Reproduce, exactly and in full, only the lines below from the one containing "Write part 2" through the one containing "tag, in mm.".

*** Input for this task ***

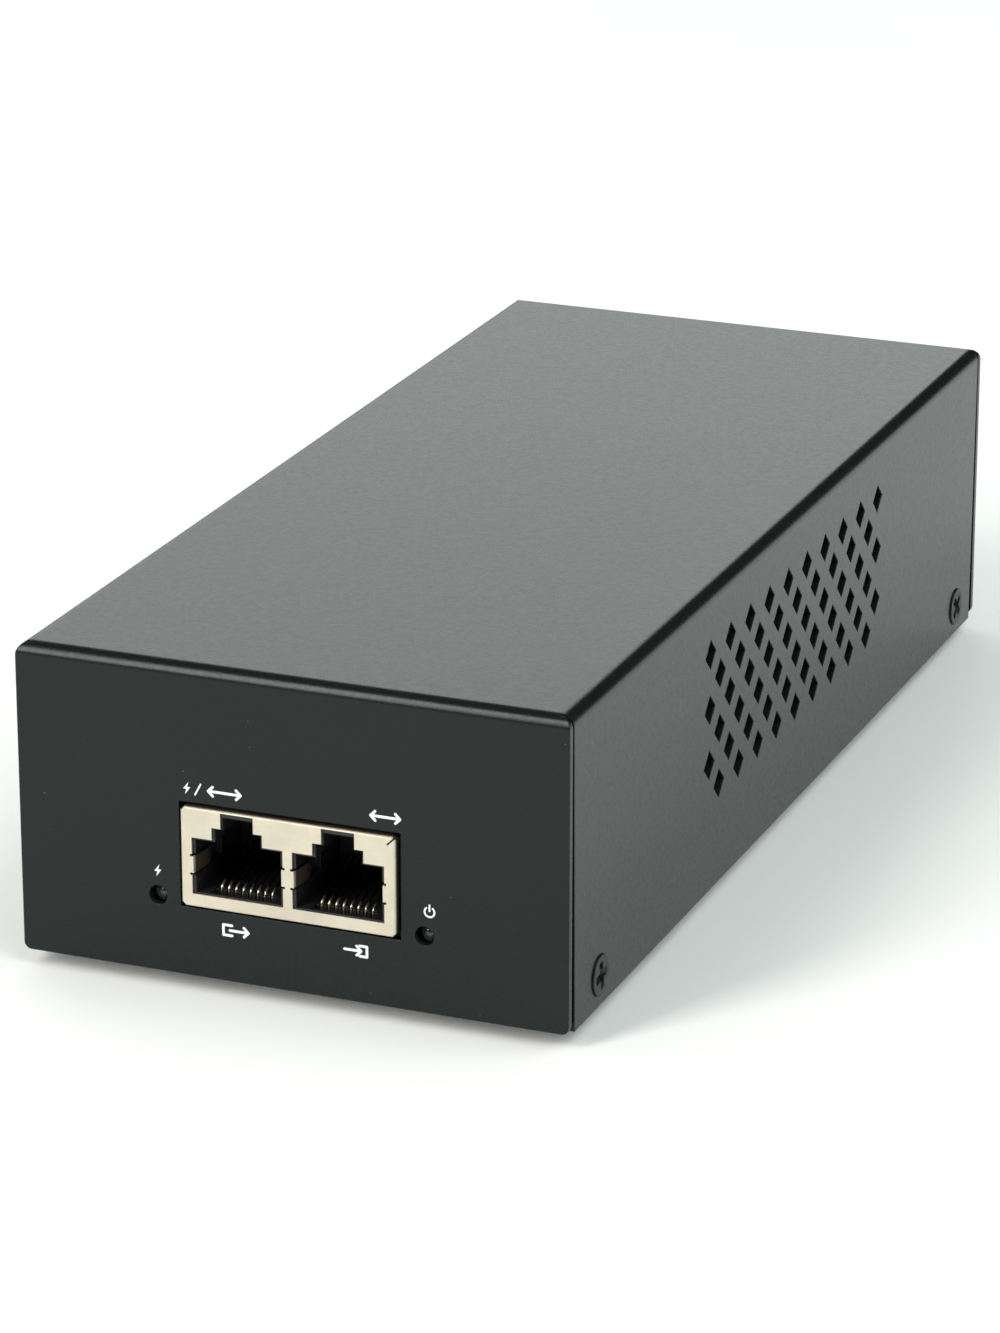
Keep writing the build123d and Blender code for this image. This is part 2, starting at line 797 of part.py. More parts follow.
def build_inlet_nuts():
    thickness = inlet_nut_thickness
    nut = extrude(RegularPolygon(standoff_flats / math.sqrt(3), 6), thickness)
    nut -= Pos(0, 0, thickness / 2) * Cylinder(screw_hole_radius, thickness + 2)
    places = (-inlet_screw_x, inlet_screw_x)
    return [Pos(x, inner_rear_y, inlet_z) * Rot(90, 0, 0) * nut for x in places]


# ---------------------------------------------------------------- mains wiring
def build_receptacles():
    """Push-on receptacles on the inlet's tabs, each with a barrel for its wire."""
    parts = []
    back = inlet_back_y - inlet_tab_length
    for x, z in inlet_pin_places():
        shell = block(x - 1.2, x + 1.2, back - 0.4, inlet_back_y - 0.6, z - 3.1, z + 3.1)
        shell -= block(x - 0.45, x + 0.45, back - 0.1, inlet_back_y, z - 2.45, z + 2.45)
        barrel = rod_y(x, back - wire_barrel, back - 0.4, z, wire_cover_radius + 0.5)
        barrel -= rod_y(x, back - wire_barrel - 1, back - 1.5, z, wire_cover_radius + 0.02)
        parts.append(shell + barrel)
    return parts


def build_mains_wires():
    """Live, earth and neutral wires from the inlet, by name."""
    start_y = inlet_back_y - inlet_tab_length - 2.0
    (live_x, low), (_, high), (neutral_x, _) = inlet_pin_places()
    header_top = board_top + mains_plug_top
    rise = header_top + 6.0
    live_end, neutral_end = header_pin_places()
    live = [
        (live_x, start_y, low),
        (live_x, 50.5, low),
        (live_end, 48.0, low + 4.0),
        (live_end, header_y, rise),
        (live_end, header_y, header_top),
    ]
    neutral = [
        (neutral_x, start_y, low),
        (neutral_x, 50.5, low),
        (neutral_end, 48.0, low + 2.0),
        (neutral_end, header_y, rise),
        (neutral_end, header_y, header_top),
    ]
    barrel_z = case_z + tray_underside + sheet + 1.7
    earth = [
        (0.0, start_y, high),
        (0.0, 51.5, high),
        (-15.0, 51.5, high - 1.0),
        (earth_x, 50.0, case_z + 12.0),
        (earth_x, 50.0, barrel_z),
        (earth_x, earth_y - 6.0, barrel_z),
    ]
    bends = 1.8
    return {
        "live_wire": wire(live, bends, wire_cover_radius),
        "neutral_wire": wire(neutral, bends, wire_cover_radius),
        "earth_wire": wire(earth, bends, wire_cover_radius),
    }


def build_earth_stud():
    low = case_z + tray_underside
    stud = post(earth_x, earth_y, low, low + 9.0, earth_stud_radius)
    return stud + post(earth_x, earth_y, low + sheet, low + sheet + 0.6, 3.0)


def build_ring_terminal():
    low = case_z + tray_underside + sheet + 0.6
    ring = post(earth_x, earth_y, low, low + 0.8, 4.0)
    neck = block(earth_x - 1.5, earth_x + 1.5, earth_y - 6.0, earth_y - 3.0, low, low + 0.8)
    barrel_z = case_z + tray_underside + sheet + 1.7
    barrel = rod_y(earth_x, earth_y - 8.5, earth_y - 4.8, barrel_z, wire_cover_radius + 0.5)
    barrel -= rod_y(earth_x, earth_y - 9.5, earth_y - 6.0, barrel_z, wire_cover_radius + 0.02)
    return ring + neck + barrel - post(earth_x, earth_y, low - 1, low + 2, earth_stud_radius + 0.05)


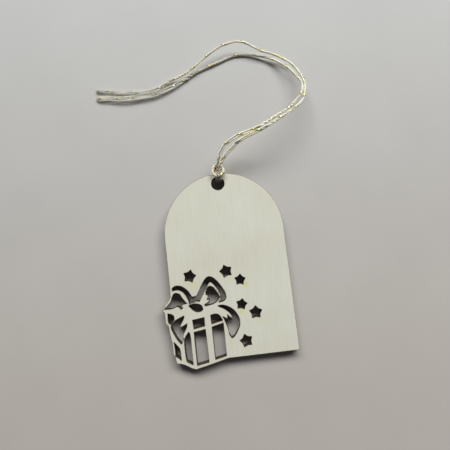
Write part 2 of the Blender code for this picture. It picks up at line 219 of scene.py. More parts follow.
def hitch_side(side):
    """From the middle of the hitch's bight round one side to where that end leaves it, on the tag, in mm.

    The bight lies across the front, swells out past the top edge on both sides, goes down behind the tag,
    and each strand then comes forward through the hole and out under the bight. side is -1 or 1.
    """
    leg, arm, swell = 25.2 + side * 0.8, 25.3 + side * 2.15, 79.35 - side * 0.15
    rim = HOLE_CENTRE_MM[1] + math.sqrt(HOLE_RADIUS_MM**2 - (leg - HOLE_CENTRE_MM[0]) ** 2)
    edge = ARCH_CENTRE_MM[1] + math.sqrt(ARCH_RADIUS_MM**2 - (arm - ARCH_CENTRE_MM[0]) ** 2)
    turned_in = 1.0 - side * 0.2
    bight = [(25.15, 75.05, 5.9), (25.2 + side * 1.3, 75.1, 5.9), (arm, 76.0, 5.7), (arm, 77.4, 5.2)]
    bight += [(arm - side * turned_in * 0.5, swell - 0.6, 4.8), (arm - side * turned_in, swell, 4.0)]
    bight += [(arm - side * turned_in, swell - 0.5, 2.8), (arm - side * 0.3, (swell + edge) / 2, 1.5)]
    behind = round_the_edge(arm, edge, 0, STRAND_OFF_EDGE_MM, (0.0, -0.5, -1.0, -math.pi / 2))
    behind.append(((arm + leg) / 2, (edge + rim) / 2, -STRAND_OFF_RIM_MM))
    hole_in = round_the_edge(leg, rim, 0, STRAND_OFF_RIM_MM, (-math.pi / 2, -2.1, -2.6, -math.pi))
    hole_in.append((leg, rim - 1.0, 2.2))
    hole_out = round_the_edge(leg, rim, SHEET_MM, STRAND_OFF_RIM_MM, (math.pi, 2.6, 2.1, math.pi / 2))
    leaves = [(leg + 0.35, TAG_TOP_MM, 4.65), (leg + 0.8, 77.8, 4.8), (leg + 1.15, 79.8, 5.15)]
    return bight + behind + hole_in + hole_out + leaves


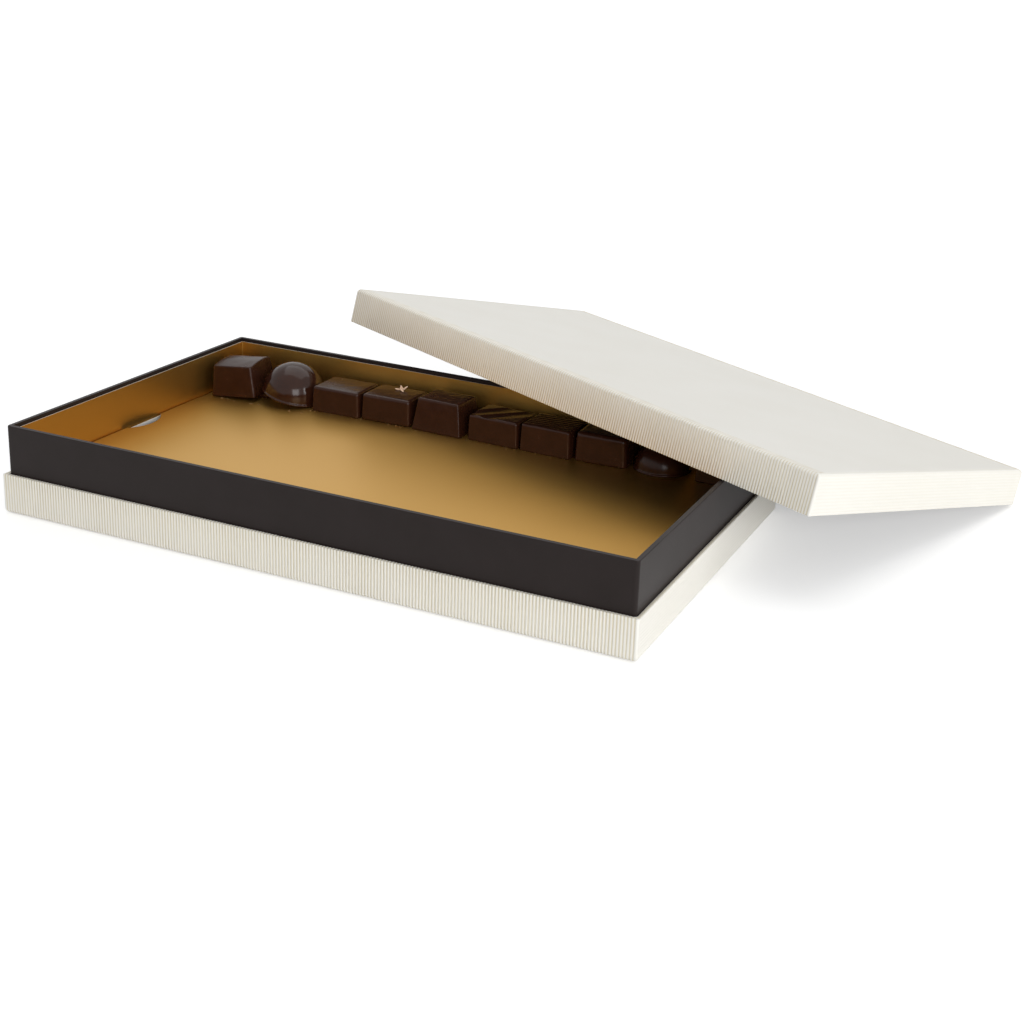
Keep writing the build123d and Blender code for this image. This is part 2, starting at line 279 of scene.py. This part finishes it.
def grow_sheet(bm, edges, folds, start):
    """Grows the sheet from its free edge through a list of folds, and returns its new free edge."""
    inset, height = start
    for new_inset, new_height in folds:
        grown = bmesh.ops.extrude_edge_only(bm, edges=edges)["geom"]
        verts = [g for g in grown if isinstance(g, bmesh.types.BMVert)]
        edges = [g for g in grown if isinstance(g, bmesh.types.BMEdge)]
        along = (tray_length - 2 * new_inset) / (tray_length - 2 * inset)
        across = (tray_width - 2 * new_inset) / (tray_width - 2 * inset)
        bmesh.ops.scale(bm, vec=(along, across, 1), verts=verts)
        bmesh.ops.translate(bm, vec=(0, 0, new_height - height), verts=verts)
        inset, height = new_inset, new_height
    return edges


def divide_floor(bm):
    """Cuts the floor into a middle panel and strips by the long folds, where the ribs fade out."""
    fold_line = tray_width / 2 - fold_radius
    floor_verts = [v for v in bm.verts if v.co.z < tiny]
    corners = [v for v in floor_verts if abs(abs(v.co.y) - fold_line) < tiny]
    corners.sort(key=lambda v: v.co.x)
    bmesh.ops.connect_verts(bm, verts=corners[:2])
    bmesh.ops.connect_verts(bm, verts=corners[-2:])
    for inset in (ribs_fade_from, ribs_fade_to):
        for side in (-1, 1):
            floor = [f for f in bm.faces if f.calc_center_median().z < tiny]
            edges = {e for f in floor for e in f.edges}
            verts = {v for f in floor for v in f.verts}
            cut = {"plane_co": (0, side * (tray_width / 2 - inset), 0), "plane_no": (0, 1, 0)}
            bmesh.ops.bisect_plane(bm, geom=[*floor, *edges, *verts], dist=tiny, **cut)


def divide_ribs(bm):
    """Cuts the sheet finely across its ribs: along its length, and up the short walls."""
    apart = tray_length / 2
    long_edges = [e for e in bm.edges if abs(e.verts[0].co.x - e.verts[1].co.x) > apart]
    steps = round(tray_length / rib_pitch) * steps_per_rib
    bmesh.ops.subdivide_edges(bm, edges=long_edges, cuts=steps - 1, use_grid_fill=True)
    for inset in (0, tray_wall):
        end = tray_length / 2 - inset
        on_end = [e for e in bm.edges if all(abs(abs(v.co.x) - end) < tiny for v in e.verts)]
        uprights = [e for e in on_end if abs(e.verts[0].co.z - e.verts[1].co.z) > fold_radius]
        cuts = round(uprights[0].calc_length() / rib_pitch * steps_per_rib) - 1
        bmesh.ops.subdivide_edges(bm, edges=uprights, cuts=cuts, use_grid_fill=True)


def way_across_ribs(v, on_end):
    """A point's way along the sheet, across its ribs: from the middle of the floor, round the fold,
    up the short wall and down its turned-in side."""
    fold_start = tray_length / 2 - fold_radius
    wall_start = fold_start + fold_radius * (math.pi / 2 - 1)
    if not on_end:
        return abs(v.co.x)
    if v.co.z < fold_radius:
        return fold_start + fold_radius * math.atan2(abs(v.normal.x), abs(v.normal.z))
    if v.normal.x * v.co.x > 0:
        return wall_start + v.co.z
    return wall_start + 2 * tray_height - v.co.z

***

Solution to this problem
Write part 2 of the Blender code for this picture. It picks up at line 219 of scene.py. More parts follow.
def hitch_side(side):
    """From the middle of the hitch's bight round one side to where that end leaves it, on the tag, in mm.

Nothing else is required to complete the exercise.